Pages

Monday, April 9, 2012

JACQUELINE KENNEDY, HISTORIC CONVERSATIONS: THE SEVENTH CONVERSATION X

April 9, 2012


JACQUELINE KENNEDY, HISTORIC CONVERSATIONS: SEVENTH CONVERSATION X


Knoxville, Tennessee (JFK+50) Today JFK+50 continues our report on the seventh conversation from "Jacqueline Kennedy, Historic Conversations on Life with John F. Kennedy," published by Hyperion.




The seventh conversation was recorded on June 3, 1964.


Arthur Schlesinger asks:


"What was JFK's general feeling about the Foreign Service?"
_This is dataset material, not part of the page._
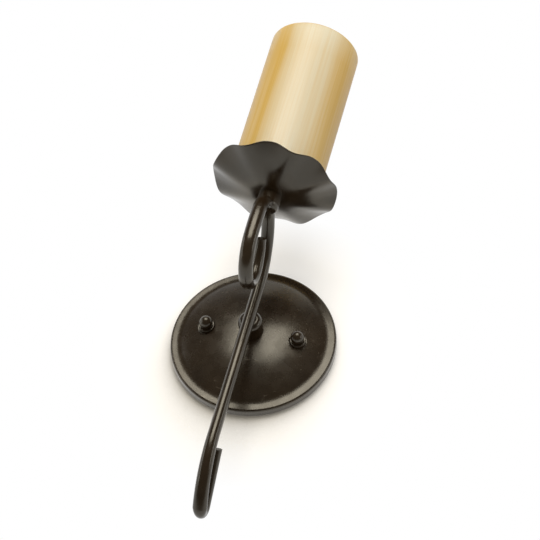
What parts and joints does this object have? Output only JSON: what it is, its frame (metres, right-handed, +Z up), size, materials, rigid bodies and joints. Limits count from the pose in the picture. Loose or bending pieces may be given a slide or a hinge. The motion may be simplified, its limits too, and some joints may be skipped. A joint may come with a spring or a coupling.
{
  "type": "torch wall sconce",
  "caption": "Wall sconce with a round domed backplate, a scrolled tube arm, a fluted saucer dish and an amber glass cylinder around a tubular lamp.",
  "frame": {"origin": "on the wall plane, at the axis of the hub and of the backplate", "axes": "+Z up, -Y out from the wall into the room, +X to the right as seen from the room"},
  "size_m": [0.127, 0.1333, 0.3822],
  "materials": {
    "bronze_paint": "satin dark bronze",
    "zinc_steel": "zinc plated",
    "plain_brass": "plain",
    "green_screw": "green lacquer",
    "gasket_rubber": "matte",
    "black_phenolic": "moulded",
    "amber_glass": "streaked amber",
    "clear_glass": "clear",
    "cap_insulator": "black vitreous",
    "solder": "solder",
    "lead_cover": "insulation"
  },
  "bodies": {
    "wall_bracket": {"box_strap": "zinc_steel", "swivel_eyelet": "zinc_steel"},
    "fixture": {"fixture_strap": "zinc_steel", "mounting_studs": "zinc_steel", "stud_lock_nuts": "zinc_steel", "ground_screw": "green_screw", "backplate": "bronze_paint", "hub": "bronze_paint", "hub_pipe": "plain_brass", "hub_washer": "zinc_steel", "hub_nut": "zinc_steel", "scroll_arm": "bronze_paint", "knuckle": "bronze_paint", "upper_pipe": "plain_brass", "upper_nut": "zinc_steel", "fluted_dish": "bronze_paint", "shade_seat": "zinc_steel", "seat_gasket": "gasket_rubber", "lampholder_cap": "black_phenolic", "lampholder_body": "black_phenolic", "screw_shell": "plain_brass", "centre_contact": "plain_brass", "terminal_screws": "plain_brass", "fixture_lead": "lead_cover"},
    "left_cap_nut": {"cap_nut_left": "bronze_paint"},
    "right_cap_nut": {"cap_nut_right": "bronze_paint"},
    "shade": {"glass_shade": "amber_glass"},
    "ring": {"shade_ring": "black_phenolic"},
    "bulb": {"lamp_contact": "solder", "lamp_insulator": "cap_insulator", "lamp_cap": "plain_brass", "lamp_glass": "clear_glass", "lamp_filament": "clear_glass"}
  },
  "joints": [
    {"name": "level_swivel", "type": "hinge", "parent": "wall_bracket", "child": "fixture", "pos_m": [0, 0, 0], "axis": [0, 1, 0], "range_deg": [-20, 20]},
    {"name": "left_nut_turn", "type": "hinge", "parent": "fixture", "child": "left_cap_nut", "pos_m": [-0.0358, -0.02, 0], "axis": [0, 1, 0], "continuous": true},
    {"name": "right_nut_turn", "type": "hinge", "parent": "fixture", "child": "right_cap_nut", "pos_m": [0.0358, -0.02, 0], "axis": [0, 1, 0], "continuous": true},
    {"name": "shade_lift", "type": "slide", "parent": "fixture", "child": "shade", "axis": [0, 0, 1], "range_m": [0, 0.12]},
    {"name": "ring_lift", "type": "slide", "parent": "shade", "child": "ring", "axis": [0, 0, 1], "range_m": [0, 0.135]},
    {"name": "lamp_lift", "type": "slide", "parent": "fixture", "child": "bulb", "axis": [0, 0, 1], "range_m": [0, 0.13]}
  ]
}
Jacqueline Kennedy answers:


"It was just despair.  He had such high hopes for (Secretary of State) Dean
Rusk* in the beginning (but then) the man...could never dare to make a decision."


Mrs. Kennedy continues...


"And Jack used to say, '(McGeorge) Bundy & I get more done in one day...than they do in 6 months at the State Department.'


And (also) that sending an order to Rusk....was 'like dropping it in the dead letter box.'"


Mrs. Kennedy does not speculate at all about the issue of keeping Rusk in a 2nd term. 


She says:


"You asked me once what Jack was planning to do after the election?  


  It was to get rid of Dean Rusk."


Mrs. Kennedy goes on to give an account of a visit to the White House of 3 ambassadors sent by the State Department prior to their dispatch overseas.
  
She says that 2 of them were wearing slave bracelets**.  


JFK, according to his wife, called Rusk & said...


 'Send out a memo to everyone in the Foreign Service that not one of them can wear a slave bracelet anymore.'"


*Dean Rusk (1909-1994), Secretary of State under JFK & LBJ, was born in Georgia & graduated from Davidson College.  


He was a Rhodes Scholar, taught at Mills College in California & earned his law degree at Berkeley.


After serving as state secretary, Rusk taught international law at the University of Georgia School of Law in Athens from 1970 until 1984.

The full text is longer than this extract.